Palm Sunday marks the beginning of Holy Week, which ends with Christ’s resurrection on Easter Sunday. Gérôme indicates the journey ahead by placing Christ on a slight incline. As he enters the gate, Christ raises his hand in a sign of blessing, often attributed to Christianity, yet believed to be derived from a bircas kohanim (Jewish priestly blessing).
The juxtaposition of Les Rameaux with La Fuite en Egypte brings attention to details otherwise imperceptible. Christ sits on a femial donkey and Mary on a mael. Christ is on an incline, Mary on unvaried, steady ground.

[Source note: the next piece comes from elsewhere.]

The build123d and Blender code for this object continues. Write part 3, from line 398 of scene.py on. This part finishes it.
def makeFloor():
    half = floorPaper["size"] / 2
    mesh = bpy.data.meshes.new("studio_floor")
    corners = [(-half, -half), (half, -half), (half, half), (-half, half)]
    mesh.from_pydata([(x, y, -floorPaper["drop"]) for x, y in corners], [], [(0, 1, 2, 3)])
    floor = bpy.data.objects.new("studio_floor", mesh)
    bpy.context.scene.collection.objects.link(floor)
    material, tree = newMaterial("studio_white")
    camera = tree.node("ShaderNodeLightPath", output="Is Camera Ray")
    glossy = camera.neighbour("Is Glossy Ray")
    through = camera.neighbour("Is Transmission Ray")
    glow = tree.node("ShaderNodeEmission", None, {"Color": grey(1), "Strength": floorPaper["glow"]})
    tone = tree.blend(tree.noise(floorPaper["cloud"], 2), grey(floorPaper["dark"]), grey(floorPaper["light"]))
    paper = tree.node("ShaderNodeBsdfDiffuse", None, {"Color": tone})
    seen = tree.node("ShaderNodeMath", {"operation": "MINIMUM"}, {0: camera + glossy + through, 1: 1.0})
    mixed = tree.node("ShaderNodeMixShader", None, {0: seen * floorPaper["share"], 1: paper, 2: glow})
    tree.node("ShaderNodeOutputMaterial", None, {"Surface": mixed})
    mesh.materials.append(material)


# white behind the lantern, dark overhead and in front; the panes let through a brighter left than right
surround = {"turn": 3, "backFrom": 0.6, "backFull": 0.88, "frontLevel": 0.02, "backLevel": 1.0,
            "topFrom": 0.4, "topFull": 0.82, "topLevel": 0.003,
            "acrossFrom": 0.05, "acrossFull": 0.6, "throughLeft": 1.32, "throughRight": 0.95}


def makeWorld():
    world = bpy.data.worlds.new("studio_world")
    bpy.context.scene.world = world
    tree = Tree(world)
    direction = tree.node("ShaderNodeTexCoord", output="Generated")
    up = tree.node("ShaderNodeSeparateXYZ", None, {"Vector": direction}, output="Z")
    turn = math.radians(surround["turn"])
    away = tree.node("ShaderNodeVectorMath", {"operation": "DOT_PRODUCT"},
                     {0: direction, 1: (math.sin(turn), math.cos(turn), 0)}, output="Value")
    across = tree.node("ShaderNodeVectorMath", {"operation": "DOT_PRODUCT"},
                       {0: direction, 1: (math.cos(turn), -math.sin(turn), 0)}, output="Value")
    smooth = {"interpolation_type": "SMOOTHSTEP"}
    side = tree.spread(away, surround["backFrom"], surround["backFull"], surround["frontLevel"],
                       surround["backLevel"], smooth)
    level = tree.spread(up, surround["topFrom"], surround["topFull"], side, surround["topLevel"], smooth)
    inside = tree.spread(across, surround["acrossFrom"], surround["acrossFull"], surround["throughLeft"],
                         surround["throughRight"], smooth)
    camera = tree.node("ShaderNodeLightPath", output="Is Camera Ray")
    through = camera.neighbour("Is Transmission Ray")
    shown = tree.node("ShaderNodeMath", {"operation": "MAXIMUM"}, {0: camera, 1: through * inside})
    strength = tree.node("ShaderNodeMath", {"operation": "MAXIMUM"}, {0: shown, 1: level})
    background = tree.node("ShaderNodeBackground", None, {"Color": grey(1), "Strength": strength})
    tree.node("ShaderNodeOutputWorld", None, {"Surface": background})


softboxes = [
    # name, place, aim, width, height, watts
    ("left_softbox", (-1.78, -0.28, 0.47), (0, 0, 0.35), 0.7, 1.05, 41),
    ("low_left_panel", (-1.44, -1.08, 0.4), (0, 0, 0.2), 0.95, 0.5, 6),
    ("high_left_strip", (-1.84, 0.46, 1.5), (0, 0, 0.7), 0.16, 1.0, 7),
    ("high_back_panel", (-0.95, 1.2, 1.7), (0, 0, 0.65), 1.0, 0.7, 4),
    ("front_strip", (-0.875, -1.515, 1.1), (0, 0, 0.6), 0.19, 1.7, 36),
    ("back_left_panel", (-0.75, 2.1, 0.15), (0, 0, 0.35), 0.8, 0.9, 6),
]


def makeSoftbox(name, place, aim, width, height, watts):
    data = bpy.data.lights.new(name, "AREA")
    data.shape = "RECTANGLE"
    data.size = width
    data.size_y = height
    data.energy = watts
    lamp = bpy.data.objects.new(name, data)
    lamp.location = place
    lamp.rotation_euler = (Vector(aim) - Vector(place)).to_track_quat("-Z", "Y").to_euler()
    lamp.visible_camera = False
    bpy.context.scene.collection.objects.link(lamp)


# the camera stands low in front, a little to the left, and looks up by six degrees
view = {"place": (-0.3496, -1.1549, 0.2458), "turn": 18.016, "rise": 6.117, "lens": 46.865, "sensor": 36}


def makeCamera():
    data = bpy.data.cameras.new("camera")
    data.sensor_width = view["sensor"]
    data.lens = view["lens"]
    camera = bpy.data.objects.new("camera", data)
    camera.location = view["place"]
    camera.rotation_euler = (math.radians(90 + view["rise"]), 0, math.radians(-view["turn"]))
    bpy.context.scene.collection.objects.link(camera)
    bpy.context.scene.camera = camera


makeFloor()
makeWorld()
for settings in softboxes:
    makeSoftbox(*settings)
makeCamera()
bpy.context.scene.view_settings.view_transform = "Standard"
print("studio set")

La Fuite en Egypte depicts a pensive Mary, uprooted from her home and traveling to Egypt with family in tow. According to St. Matthew:
And when they were departed, behold, the angel of the Lord appeareth to Joseph in a dream, saying, Arise, and take the young child and his mother, and flee into Egypt, and be thou there until I bring thee word: for Herod will seek the young child to destroy him.

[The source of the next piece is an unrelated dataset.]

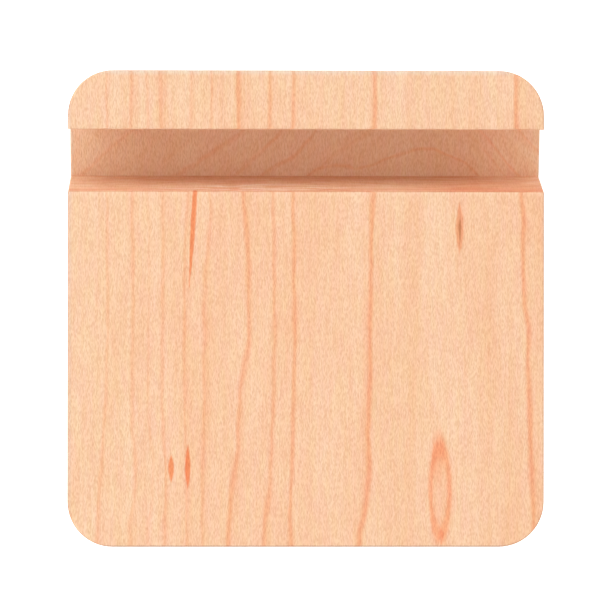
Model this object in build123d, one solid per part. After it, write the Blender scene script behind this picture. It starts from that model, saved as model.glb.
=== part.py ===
from build123d import *
from math import cos, isclose, radians, sin, tan
import os

# Phone stand: a square block of solid maple that lies flat on a desk, with one slanted
# slot across its full width. The phone's lower edge drops into the slot and the phone
# leans back over the wide deck behind it. Four bumper feet are stuck under the block.
#
# Frame: millimetres, +Z up, -Y towards the user, X across the stand. The origin is in
# the middle of the block's outline, on the surface that the feet stand on.

# Block
SIDE = 80.0  # width and depth
THICKNESS = 20.0
CORNER_RADIUS = 7.6  # the four upright corners
EASED_EDGE = 0.3  # sanded rounding of the outer edges

# Slot for the phone
LIP = 10.0  # solid wood left in front of the slot, on the top face
SLOT_WIDTH = 10.0  # square to the slot's walls
SLOT_DEPTH = 11.2  # from the top face to the slot's lowest edge
LEAN = radians(15)  # how far the slot, and so the phone, leans back from upright

# Bumper feet, each a silicone button on a thin disc of adhesive
FOOT_DIAMETER = 8.0
FOOT_HEIGHT = 1.35
FOOT_ROUNDING = 0.6  # the button's lower rim
FOOT_INSET = 12.0  # from the block's sides to the middle of a foot
ADHESIVE_DIAMETER = 7.4
ADHESIVE_THICKNESS = 0.15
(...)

Despite the tumult inherent in the narratives, Gérôme shows Mary and Christ unfazed by their circumstances. These are not the contorted, pained figures of works often used for public ritual. They are works of private reflection.
When Gérôme created Les Rameaux and La Fuite en Egypte, he was 73. His last seven years were a flurry of activity. On the morning of January 10, 1904, Gérôme was found dead in his studio before a self-portrait of Rembrandt and his own painting Truth. He left a studio full of partially finished and un-cast plasters. Les Rameaux and La Fuite en Egypte were among his last finished works.
According to Ackerman there are at least three sizes of each statue known to have been cast. These were the first and largest versions and, therefore, their production, from start to finish, would have been overseen by Gérôme himself. In addition to their authenticity, Ackerman believed that they were created as a pair and not separate works. These two bronzes have been in the same family for three generations and are believed to have been purchased directly from Siot-Decauville. If true, these represent a rare combination. There is no similar pair known to exist in any public or private collection.